I’ll have to admit this action give me a glimpse into the past, albeit briefly and minutely, of the labor struggles of the 20s-40s and even up to the 1970s. That’s a time that few of us left alive can fully remember and most of us did not experience at all. That period in history, did however, shape much of what is known, to both us here, and the outside world, to be Harlan County. Harlan County as both reality and as myth.

It is that reality and myth which converge to create the ethos that is Harlan. We descend from a people from the earliest pioneers to the wave of immigrants in the early 20th century, which are as rough and jagged as the ridges which dot much of our landscape. A people that are deep and isolated like the most remote hollow. And a people as beautiful and fragile as are rivers, streams, and woodlands.

The people of Harlan County have survived and made a living off of coal, either directly or indirectly since 1911, when the first trainload carried dreams and hopes away from here, in hopes they would return. Living and sometimes dying with the coal industry, we’ve had an exodus to here and more often from here. The people remaining becoming a hearty mix of disillusionment juxtaposed against a resilience that hopes against all.

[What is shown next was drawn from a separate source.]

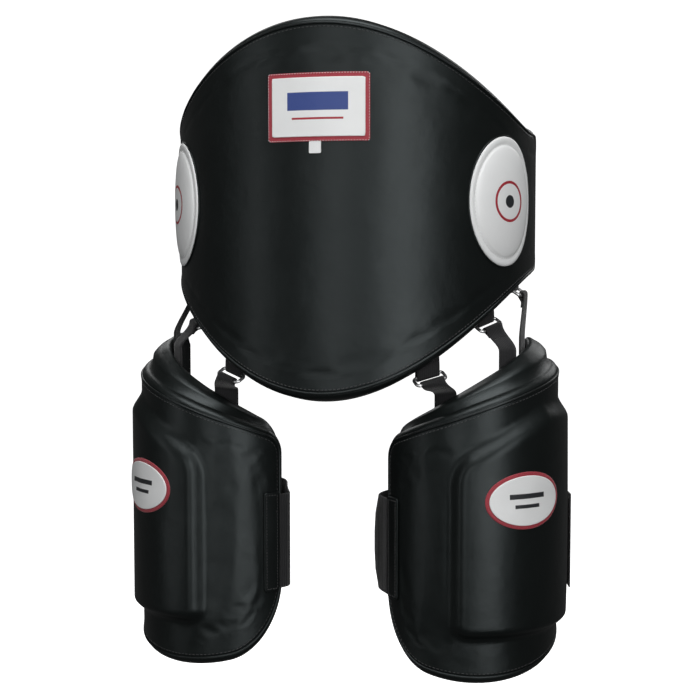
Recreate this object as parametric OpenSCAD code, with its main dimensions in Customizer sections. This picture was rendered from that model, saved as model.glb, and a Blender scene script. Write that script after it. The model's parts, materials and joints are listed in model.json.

It is to those people who have stuck it out here, no matter how long it may be, that I give this shout out to, especially those still yanking the Black Diamond from deep dark holes. The people of Harlan County are with you. We’re here praying for you and here to stand with you. And once again to fight the excess of industrialism. An industrialism that though it has provided many a living and transformed Harlan County in too many ways, it is also an industrialism that at times has raped both the land and in a sense the people who were cogs in the wheel.

To all you Blackjewell miners, and all miners in Harlan County and across the coalfields, we have your back and are in your corner. If need be, we are ready to stand on the tracks with you. We applaud all that has been done to secure what is justly and rightly owed to the hard working men, and we call on even more to be done to make what is just and right a reality in people’s lives.